> [Stated exercise]
Present the following data again exactly as it is shown.

> [Available data]
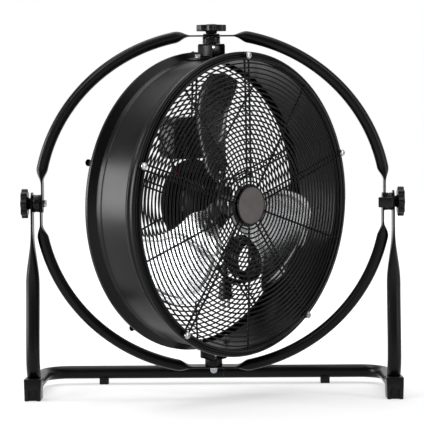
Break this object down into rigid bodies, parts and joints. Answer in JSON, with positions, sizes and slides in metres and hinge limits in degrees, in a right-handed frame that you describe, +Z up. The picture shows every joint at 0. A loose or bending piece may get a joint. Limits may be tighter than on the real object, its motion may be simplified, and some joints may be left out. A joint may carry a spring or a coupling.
{
  "type": "drum fan",
  "caption": "Floor-standing drum fan: a caged barrel fan that swivels inside a tilting tube ring on a bent-tube stand, with lobed clamping knobs.",
  "frame": {"origin": "on the floor, in the middle of the fan's footprint with the drum turned as in the picture", "axes": "+X to the viewer's right along the tilt axis, +Y to the back, +Z up; at rest the ring leans 3.4 degrees forward at the top and the drum's front is turned 45.3 degrees to the right"},
  "size_m": [0.6788, 0.4662, 0.6628],
  "materials": {
    "black_powder_coat": "black semi-gloss powder coat",
    "black_plastic": "fine moulded texture",
    "zinc_steel": "bright zinc plate",
    "bare_steel": "machined, dull",
    "copper_winding": "varnished copper wire",
    "blade_aluminium": "rolled sheet, satin",
    "badge_enamel": "grey enamel, satin",
    "capacitor_case": "moulded, plain",
    "cord_jacket": "smooth black sheath"
  },
  "bodies": {
    "stand": {"stand_tube_left": "black_powder_coat", "stand_tube_right": "black_powder_coat", "front_foot_left": "black_plastic", "front_foot_right": "black_plastic", "rear_pad_left": "black_plastic", "rear_pad_right": "black_plastic", "pivot_bolt_left": "zinc_steel", "pivot_bolt_right": "zinc_steel", "side_bush_left": "black_plastic", "side_bush_right": "black_plastic"},
    "tilt_knob_left": {"tilt_knob_left": "black_plastic"},
    "tilt_knob_right": {"tilt_knob_right": "black_plastic"},
    "ring": {"hoop_upper": "black_powder_coat", "hoop_lower": "black_powder_coat", "pivot_clip": "black_plastic", "swivel_bush_top": "black_plastic", "swivel_washer": "black_plastic", "swivel_bolt_top": "zinc_steel", "swivel_bush_bottom": "black_plastic", "swivel_bolt_bottom": "zinc_steel", "swivel_nut": "zinc_steel"},
    "swivel_knob": {"swivel_knob": "black_plastic"},
    "drum": {"drum_shell": "black_powder_coat", "bracket_top": "black_powder_coat", "bracket_bottom": "black_powder_coat", "bracket_bolt_top_left": "zinc_steel", "bracket_bolt_top_right": "zinc_steel", "bracket_bolt_bottom_left": "zinc_steel", "bracket_bolt_bottom_right": "zinc_steel", "front_guard": "black_powder_coat", "rear_guard": "black_powder_coat", "hub_badge": "badge_enamel", "guard_screw_1": "zinc_steel", "guard_screw_2": "zinc_steel", "guard_screw_3": "zinc_steel", "guard_screw_4": "zinc_steel", "guard_screw_5": "zinc_steel", "motor_plate": "black_powder_coat", "motor_can": "black_powder_coat", "motor_cover": "black_powder_coat", "stator_core": "bare_steel", "stator_winding": "copper_winding", "bearing_front": "bare_steel", "bearing_rear": "bare_steel", "switch_box": "black_plastic", "switch_lid": "black_plastic", "rotary_switch": "black_plastic", "capacitor": "capacitor_case", "cord_lead": "cord_jacket", "cord_coil": "cord_jacket", "cord_tie": "black_plastic", "cord_plug": "cord_jacket"},
    "speed_dial": {"speed_dial": "black_plastic"},
    "rotor": {"motor_shaft": "bare_steel", "rotor_core": "bare_steel", "fan_hub": "bare_steel", "hub_nut": "zinc_steel", "blade_1": "blade_aluminium", "blade_2": "blade_aluminium", "blade_3": "blade_aluminium"}
  },
  "joints": [
    {"name": "ring_tilt", "type": "hinge", "parent": "stand", "child": "ring", "pos_m": [0, 0.0158, 0.348], "axis": [1, 0, 0], "range_deg": [-180, 180]},
    {"name": "drum_swivel", "type": "hinge", "parent": "ring", "child": "drum", "pos_m": [0, 0.0158, 0.348], "axis": [0, -0.059, 0.9983], "range_deg": [-180, 180]},
    {"name": "rotor_spin", "type": "hinge", "parent": "drum", "child": "rotor", "pos_m": [0, 0.0158, 0.348], "axis": [-0.7111, 0.7019, 0.0415], "continuous": true},
    {"name": "tilt_knob_left_turn", "type": "hinge", "parent": "stand", "child": "tilt_knob_left", "pos_m": [-0.3264, 0.0158, 0.348], "axis": [-1, 0, 0], "range_deg": [0, 360]},
    {"name": "tilt_knob_right_turn", "type": "hinge", "parent": "stand", "child": "tilt_knob_right", "pos_m": [0.3264, 0.0158, 0.348], "axis": [1, 0, 0], "range_deg": [0, 360]},
    {"name": "swivel_knob_turn", "type": "hinge", "parent": "ring", "child": "swivel_knob", "pos_m": [0, -0.00189, 0.64748], "axis": [0, -0.059, 0.9983], "range_deg": [0, 360]},
    {"name": "speed_dial_turn", "type": "hinge", "parent": "drum", "child": "speed_dial", "pos_m": [-0.06755, 0.07564, 0.46774], "axis": [0.7111, -0.7019, -0.0415], "range_deg": [0, 135]}
  ]
}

> [Final result]
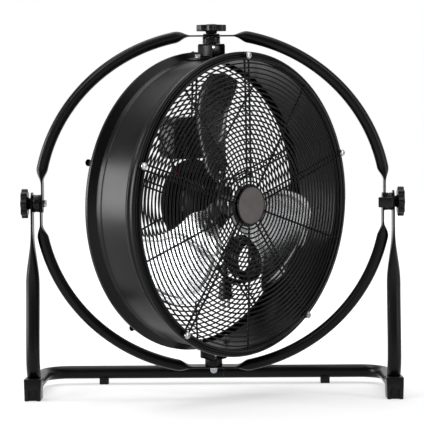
Break this object down into rigid bodies, parts and joints. Answer in JSON, with positions, sizes and slides in metres and hinge limits in degrees, in a right-handed frame that you describe, +Z up. The picture shows every joint at 0. A loose or bending piece may get a joint. Limits may be tighter than on the real object, its motion may be simplified, and some joints may be left out. A joint may carry a spring or a coupling.
{
  "type": "drum fan",
  "caption": "Floor-standing drum fan: a caged barrel fan that swivels inside a tilting tube ring on a bent-tube stand, with lobed clamping knobs.",
  "frame": {"origin": "on the floor, in the middle of the fan's footprint with the drum turned as in the picture", "axes": "+X to the viewer's right along the tilt axis, +Y to the back, +Z up; at rest the ring leans 3.4 degrees forward at the top and the drum's front is turned 45.3 degrees to the right"},
  "size_m": [0.6788, 0.4662, 0.6628],
  "materials": {
    "black_powder_coat": "black semi-gloss powder coat",
    "black_plastic": "fine moulded texture",
    "zinc_steel": "bright zinc plate",
    "bare_steel": "machined, dull",
    "copper_winding": "varnished copper wire",
    "blade_aluminium": "rolled sheet, satin",
    "badge_enamel": "grey enamel, satin",
    "capacitor_case": "moulded, plain",
    "cord_jacket": "smooth black sheath"
  },
  "bodies": {
    "stand": {"stand_tube_left": "black_powder_coat", "stand_tube_right": "black_powder_coat", "front_foot_left": "black_plastic", "front_foot_right": "black_plastic", "rear_pad_left": "black_plastic", "rear_pad_right": "black_plastic", "pivot_bolt_left": "zinc_steel", "pivot_bolt_right": "zinc_steel", "side_bush_left": "black_plastic", "side_bush_right": "black_plastic"},
    "tilt_knob_left": {"tilt_knob_left": "black_plastic"},
    "tilt_knob_right": {"tilt_knob_right": "black_plastic"},
    "ring": {"hoop_upper": "black_powder_coat", "hoop_lower": "black_powder_coat", "pivot_clip": "black_plastic", "swivel_bush_top": "black_plastic", "swivel_washer": "black_plastic", "swivel_bolt_top": "zinc_steel", "swivel_bush_bottom": "black_plastic", "swivel_bolt_bottom": "zinc_steel", "swivel_nut": "zinc_steel"},
    "swivel_knob": {"swivel_knob": "black_plastic"},
    "drum": {"drum_shell": "black_powder_coat", "bracket_top": "black_powder_coat", "bracket_bottom": "black_powder_coat", "bracket_bolt_top_left": "zinc_steel", "bracket_bolt_top_right": "zinc_steel", "bracket_bolt_bottom_left": "zinc_steel", "bracket_bolt_bottom_right": "zinc_steel", "front_guard": "black_powder_coat", "rear_guard": "black_powder_coat", "hub_badge": "badge_enamel", "guard_screw_1": "zinc_steel", "guard_screw_2": "zinc_steel", "guard_screw_3": "zinc_steel", "guard_screw_4": "zinc_steel", "guard_screw_5": "zinc_steel", "motor_plate": "black_powder_coat", "motor_can": "black_powder_coat", "motor_cover": "black_powder_coat", "stator_core": "bare_steel", "stator_winding": "copper_winding", "bearing_front": "bare_steel", "bearing_rear": "bare_steel", "switch_box": "black_plastic", "switch_lid": "black_plastic", "rotary_switch": "black_plastic", "capacitor": "capacitor_case", "cord_lead": "cord_jacket", "cord_coil": "cord_jacket", "cord_tie": "black_plastic", "cord_plug": "cord_jacket"},
    "speed_dial": {"speed_dial": "black_plastic"},
    "rotor": {"motor_shaft": "bare_steel", "rotor_core": "bare_steel", "fan_hub": "bare_steel", "hub_nut": "zinc_steel", "blade_1": "blade_aluminium", "blade_2": "blade_aluminium", "blade_3": "blade_aluminium"}
  },
  "joints": [
    {"name": "ring_tilt", "type": "hinge", "parent": "stand", "child": "ring", "pos_m": [0, 0.0158, 0.348], "axis": [1, 0, 0], "range_deg": [-180, 180]},
    {"name": "drum_swivel", "type": "hinge", "parent": "ring", "child": "drum", "pos_m": [0, 0.0158, 0.348], "axis": [0, -0.059, 0.9983], "range_deg": [-180, 180]},
    {"name": "rotor_spin", "type": "hinge", "parent": "drum", "child": "rotor", "pos_m": [0, 0.0158, 0.348], "axis": [-0.7111, 0.7019, 0.0415], "continuous": true},
    {"name": "tilt_knob_left_turn", "type": "hinge", "parent": "stand", "child": "tilt_knob_left", "pos_m": [-0.3264, 0.0158, 0.348], "axis": [-1, 0, 0], "range_deg": [0, 360]},
    {"name": "tilt_knob_right_turn", "type": "hinge", "parent": "stand", "child": "tilt_knob_right", "pos_m": [0.3264, 0.0158, 0.348], "axis": [1, 0, 0], "range_deg": [0, 360]},
    {"name": "swivel_knob_turn", "type": "hinge", "parent": "ring", "child": "swivel_knob", "pos_m": [0, -0.00189, 0.64748], "axis": [0, -0.059, 0.9983], "range_deg": [0, 360]},
    {"name": "speed_dial_turn", "type": "hinge", "parent": "drum", "child": "speed_dial", "pos_m": [-0.06755, 0.07564, 0.46774], "axis": [0.7111, -0.7019, -0.0415], "range_deg": [0, 135]}
  ]
}